> _Task objective_: Give every line below again, exactly.

■ ■ ■ ■ ■ ■ ■

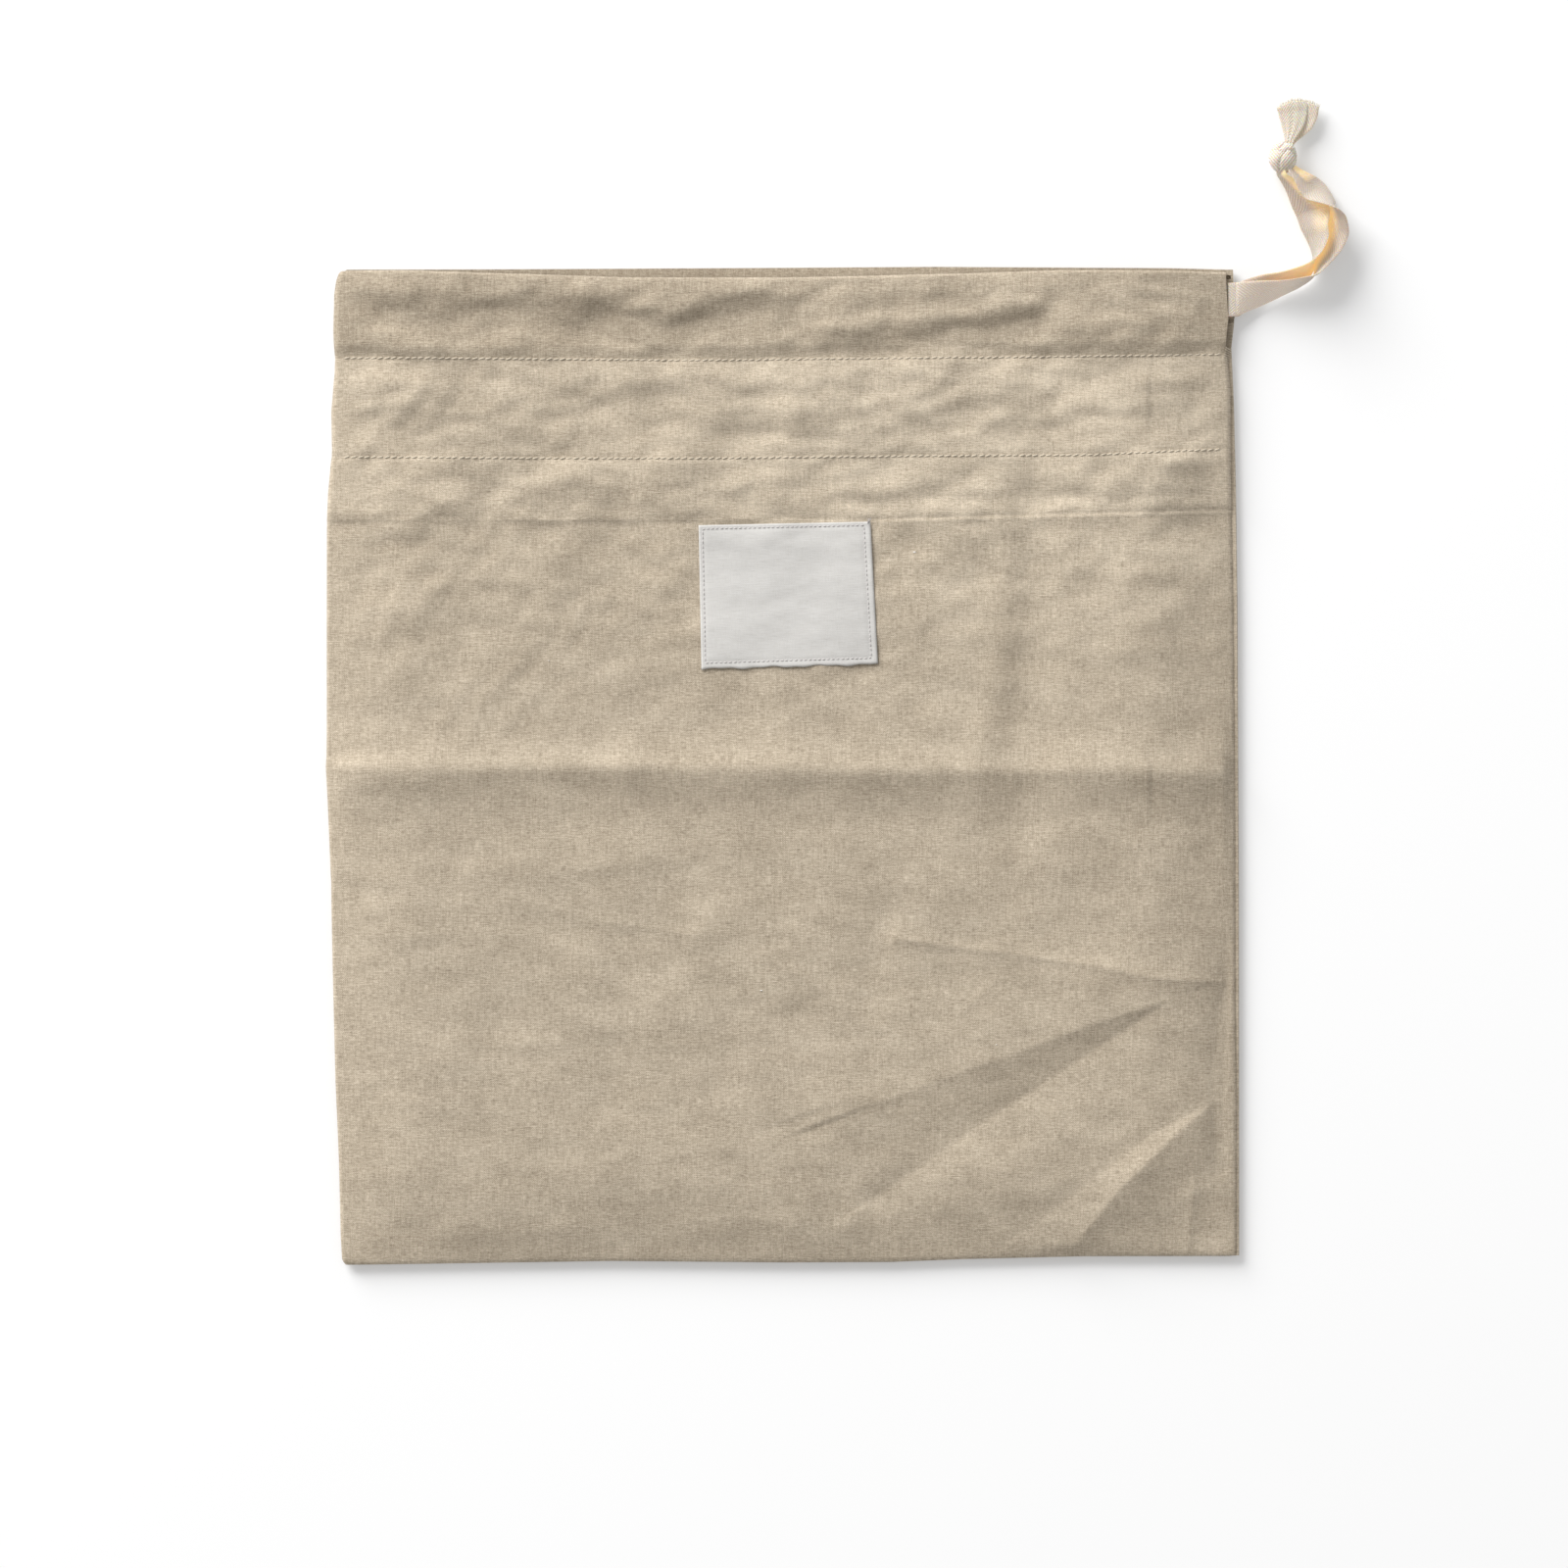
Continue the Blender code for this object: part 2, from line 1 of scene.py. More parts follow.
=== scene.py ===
"""Looks of a linen bread bag that lies flat, with a sewn-on label and a knotted cotton tape.

Tables are in millimetres and meshes in metres. +X is the bag's right, +Y its mouth and +Z up from
the table. The outline and the soft waves are the ones of the part's own source. The folds and the
tape's sections follow the part's, with the fine shapes that its solids leave out.
"""

import math
import random

import bmesh
import bpy
import numpy as np
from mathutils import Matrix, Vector, noise


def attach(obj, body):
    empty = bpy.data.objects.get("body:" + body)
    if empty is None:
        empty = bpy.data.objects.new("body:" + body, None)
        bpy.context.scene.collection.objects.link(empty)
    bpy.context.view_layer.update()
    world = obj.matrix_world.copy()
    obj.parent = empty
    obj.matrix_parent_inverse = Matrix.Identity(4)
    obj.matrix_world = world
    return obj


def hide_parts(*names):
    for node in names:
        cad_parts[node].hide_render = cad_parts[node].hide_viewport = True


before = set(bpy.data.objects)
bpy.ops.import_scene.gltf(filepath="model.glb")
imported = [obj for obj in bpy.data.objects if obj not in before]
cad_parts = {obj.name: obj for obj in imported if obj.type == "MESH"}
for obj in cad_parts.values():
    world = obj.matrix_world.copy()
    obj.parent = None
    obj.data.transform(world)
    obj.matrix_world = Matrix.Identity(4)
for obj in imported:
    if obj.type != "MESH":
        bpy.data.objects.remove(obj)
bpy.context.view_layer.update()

MM = 0.001

# Thickness of the cloth, and where its hem and its band come in
PLY = 1.1
HEM_WALL = 1.9
BAND_WALL = 2.5
HEM_EASE = 7
HEM_EASE_START = 3
BAND_EASE = 6

# How far the front stands off the back
GAP_SIDE = 0.8
ROOF_FULL = 7.35
PUFF_RUN = 38

# Edges: height of the seams and of the slit's ledge, where edges start to round and how far they do,
# and the lips of the back that show past the front
SEAM_EDGE = 2.2
SLIT_LEDGE = 3.1
SLIT_BOTTOM = 162.2
BOTTOM_ROUND = 1.6
RIGHT_ROUND = 1.4
MOUTH_ROUND = 1.4
MOUTH_DROP = 1.1
EDGE_START = 0.05
RIGHT_START = 0.4
SLIT_EDGE = {"start": 0.3, "radius": 0.9, "drop": 0.12}
OVER_LEDGE = 0.2
BACK_LIP = {"gap": 0.25, "least": 0.5, "round": 0.35}
SEAM_LIP = {"gap": 0.3, "round": 0.4}

# Folds: how they fade out at edges and ends, how deep ones level off, and how strong each kind is
RELIEF_FADE = 16
CRISP_FADE = 5
FOLD_END = 0.8
RELIEF_KNEE = -0.6
RELIEF_BELOW_KNEE = 0.5
FOLD_GAIN = 1.15
CRISP_GAIN = 1.9
SOFT_GAIN = 2.8
RIPPLE_GAIN = 0.95
CRUMPLE_GAIN = 3.0

# Crumple: its share below the middle, and the start and run over which it comes in up the bag
CRUMPLE_CALM = 0.24
CRUMPLE_RISE = (5, 95)

# Fine shapes: the deepest that they go, how softly they stop there, and how far the band is raised
FINE_DEEPEST = 0.35
FINE_SOFTNESS = 0.1
BAND_RAISE = 0.85

# Space inside: its distance from the seams, its room under deep folds, its clearance, how far its roof
# is read towards the slit and the mouth, and how far it runs out past the cloth's edge there
SEAM_INSIDE = 5
HOLLOW_ROOM = 1.5
HOLLOW_CLEAR = 0.5
HOLLOW_READING = {"right": 4, "top": 189.0}
PAST_EDGE = 9

# Channel, its turn round the left fold, and the place from the fold where the front's height is read
CHANNEL = {"low": 164.5, "high": 187.6, "height": 1.3, "end": 171.4}
CHANNEL_TURN = {"angle": 80, "steps": 7, "past": 2}
FOLD_START = 4

# Small gaps beside the tape at the slit: two corners of each, and how far down they go
SLIT_HOLES = [(170.8, 188.0, 172.8, 190.0), (171.6, 171.2, 174.2, 173.3)]
SLIT_HOLE_FLOOR = 0.9

# Stitches
STITCH_PITCH = 2.6
LABEL_PITCH = 1.8
THREAD_RADIUS = 0.27
STITCH_SINK = 0.15
STITCH_SHARES = (0.0, 0.12, 0.35, 0.65, 0.88, 1.0)
STITCH_END = 0.55

# Tape, and the studio's floor under it
TAPE_WIDTH = 13
TAPE_THICKNESS = 0.6
TAPE_AXIS = 180.2
FLOOR_DROP = 1.5
FLOOR_HALF = 3000
FLOOR_CLEAR = 0.2

# Grid of the front sheet: columns, and rows between the lines that cross it, denser where the crisp
# folds are, at the lower right; room beside each line, and steps of the rows that follow it
FRONT_SPAN = (-170, 173)
FRONT_COLUMNS = {"left": 92, "right": 192}
COLUMN_TURN = 0.49
FRONT_ROWS = {"low": 134, "body": 72, "hem": 14, "middle": 24, "band": 26}
ROW_TURN = -60
ROW_ROOM = {"seam": 5, "hem": 2.5, "row": 2.6, "mouth": 2.4}
SEAM_STEPS = (0, 0.25, 0.7, 1.4, 2.4, 3.6)
HEM_STEPS = (-1.9, -1.3, -0.8, -0.4, 0, 0.4, 0.9, 1.5)
STITCH_STEPS = (-1.6, -0.8, 0, 0.8, 1.6)
MOUTH_STEPS = (1.4, 0.8, 0.4, 0.15, 0)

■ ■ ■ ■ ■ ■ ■

> _Completed task_:
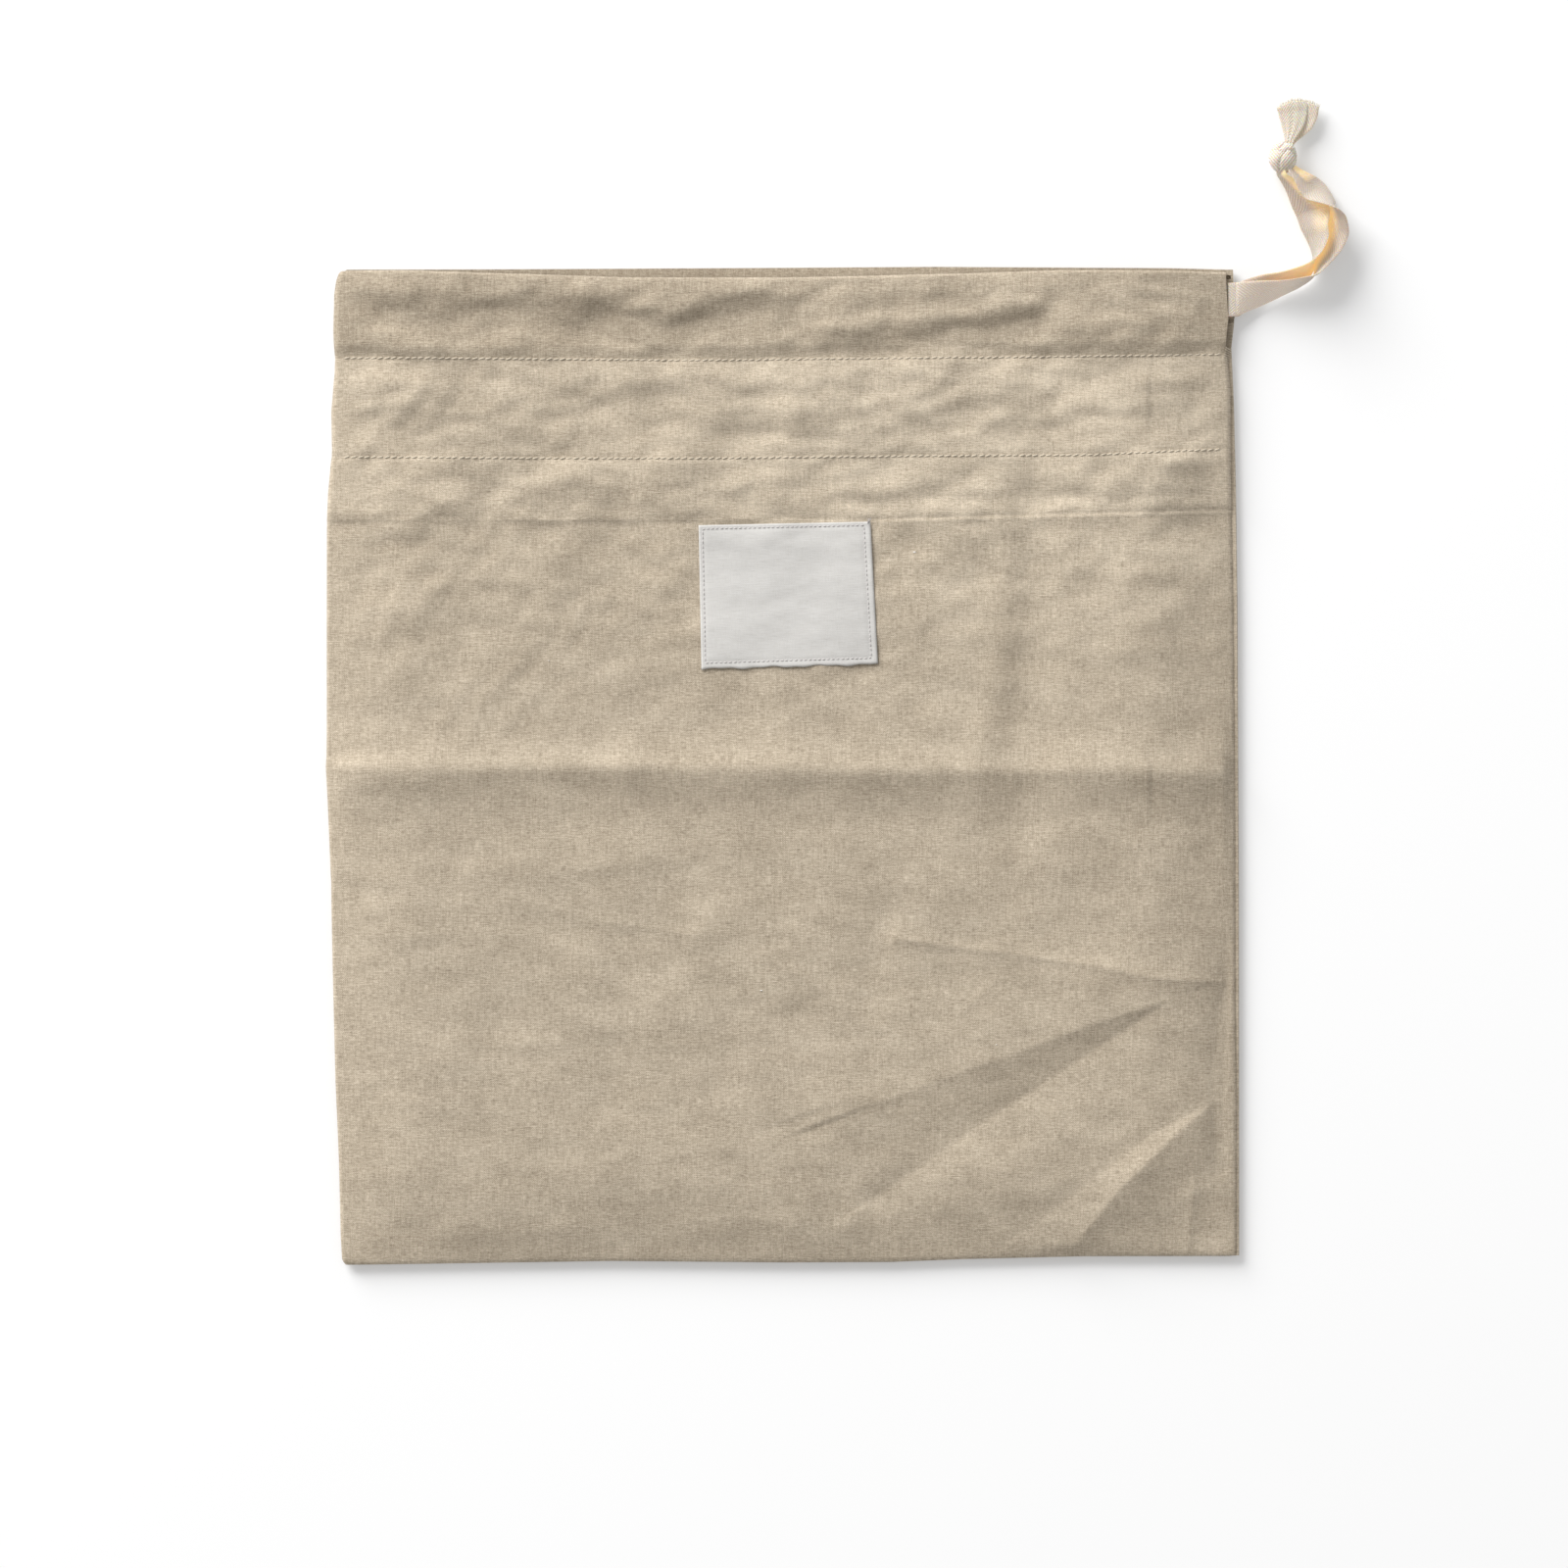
Continue the Blender code for this object: part 2, from line 1 of scene.py. More parts follow.
=== scene.py ===
"""Looks of a linen bread bag that lies flat, with a sewn-on label and a knotted cotton tape.

Tables are in millimetres and meshes in metres. +X is the bag's right, +Y its mouth and +Z up from
the table. The outline and the soft waves are the ones of the part's own source. The folds and the
tape's sections follow the part's, with the fine shapes that its solids leave out.
"""

import math
import random

import bmesh
import bpy
import numpy as np
from mathutils import Matrix, Vector, noise


def attach(obj, body):
    empty = bpy.data.objects.get("body:" + body)
    if empty is None:
        empty = bpy.data.objects.new("body:" + body, None)
        bpy.context.scene.collection.objects.link(empty)
    bpy.context.view_layer.update()
    world = obj.matrix_world.copy()
    obj.parent = empty
    obj.matrix_parent_inverse = Matrix.Identity(4)
    obj.matrix_world = world
    return obj


def hide_parts(*names):
    for node in names:
        cad_parts[node].hide_render = cad_parts[node].hide_viewport = True


before = set(bpy.data.objects)
bpy.ops.import_scene.gltf(filepath="model.glb")
imported = [obj for obj in bpy.data.objects if obj not in before]
cad_parts = {obj.name: obj for obj in imported if obj.type == "MESH"}
for obj in cad_parts.values():
    world = obj.matrix_world.copy()
    obj.parent = None
    obj.data.transform(world)
    obj.matrix_world = Matrix.Identity(4)
for obj in imported:
    if obj.type != "MESH":
        bpy.data.objects.remove(obj)
bpy.context.view_layer.update()

MM = 0.001

# Thickness of the cloth, and where its hem and its band come in
PLY = 1.1
HEM_WALL = 1.9
BAND_WALL = 2.5
HEM_EASE = 7
HEM_EASE_START = 3
BAND_EASE = 6

# How far the front stands off the back
GAP_SIDE = 0.8
ROOF_FULL = 7.35
PUFF_RUN = 38

# Edges: height of the seams and of the slit's ledge, where edges start to round and how far they do,
# and the lips of the back that show past the front
SEAM_EDGE = 2.2
SLIT_LEDGE = 3.1
SLIT_BOTTOM = 162.2
BOTTOM_ROUND = 1.6
RIGHT_ROUND = 1.4
MOUTH_ROUND = 1.4
MOUTH_DROP = 1.1
EDGE_START = 0.05
RIGHT_START = 0.4
SLIT_EDGE = {"start": 0.3, "radius": 0.9, "drop": 0.12}
OVER_LEDGE = 0.2
BACK_LIP = {"gap": 0.25, "least": 0.5, "round": 0.35}
SEAM_LIP = {"gap": 0.3, "round": 0.4}

# Folds: how they fade out at edges and ends, how deep ones level off, and how strong each kind is
RELIEF_FADE = 16
CRISP_FADE = 5
FOLD_END = 0.8
RELIEF_KNEE = -0.6
RELIEF_BELOW_KNEE = 0.5
FOLD_GAIN = 1.15
CRISP_GAIN = 1.9
SOFT_GAIN = 2.8
RIPPLE_GAIN = 0.95
CRUMPLE_GAIN = 3.0

# Crumple: its share below the middle, and the start and run over which it comes in up the bag
CRUMPLE_CALM = 0.24
CRUMPLE_RISE = (5, 95)

# Fine shapes: the deepest that they go, how softly they stop there, and how far the band is raised
FINE_DEEPEST = 0.35
FINE_SOFTNESS = 0.1
BAND_RAISE = 0.85

# Space inside: its distance from the seams, its room under deep folds, its clearance, how far its roof
# is read towards the slit and the mouth, and how far it runs out past the cloth's edge there
SEAM_INSIDE = 5
HOLLOW_ROOM = 1.5
HOLLOW_CLEAR = 0.5
HOLLOW_READING = {"right": 4, "top": 189.0}
PAST_EDGE = 9

# Channel, its turn round the left fold, and the place from the fold where the front's height is read
CHANNEL = {"low": 164.5, "high": 187.6, "height": 1.3, "end": 171.4}
CHANNEL_TURN = {"angle": 80, "steps": 7, "past": 2}
FOLD_START = 4

# Small gaps beside the tape at the slit: two corners of each, and how far down they go
SLIT_HOLES = [(170.8, 188.0, 172.8, 190.0), (171.6, 171.2, 174.2, 173.3)]
SLIT_HOLE_FLOOR = 0.9

# Stitches
STITCH_PITCH = 2.6
LABEL_PITCH = 1.8
THREAD_RADIUS = 0.27
STITCH_SINK = 0.15
STITCH_SHARES = (0.0, 0.12, 0.35, 0.65, 0.88, 1.0)
STITCH_END = 0.55

# Tape, and the studio's floor under it
TAPE_WIDTH = 13
TAPE_THICKNESS = 0.6
TAPE_AXIS = 180.2
FLOOR_DROP = 1.5
FLOOR_HALF = 3000
FLOOR_CLEAR = 0.2

# Grid of the front sheet: columns, and rows between the lines that cross it, denser where the crisp
# folds are, at the lower right; room beside each line, and steps of the rows that follow it
FRONT_SPAN = (-170, 173)
FRONT_COLUMNS = {"left": 92, "right": 192}
COLUMN_TURN = 0.49
FRONT_ROWS = {"low": 134, "body": 72, "hem": 14, "middle": 24, "band": 26}
ROW_TURN = -60
ROW_ROOM = {"seam": 5, "hem": 2.5, "row": 2.6, "mouth": 2.4}
SEAM_STEPS = (0, 0.25, 0.7, 1.4, 2.4, 3.6)
HEM_STEPS = (-1.9, -1.3, -0.8, -0.4, 0, 0.4, 0.9, 1.5)
STITCH_STEPS = (-1.6, -0.8, 0, 0.8, 1.6)
MOUTH_STEPS = (1.4, 0.8, 0.4, 0.15, 0)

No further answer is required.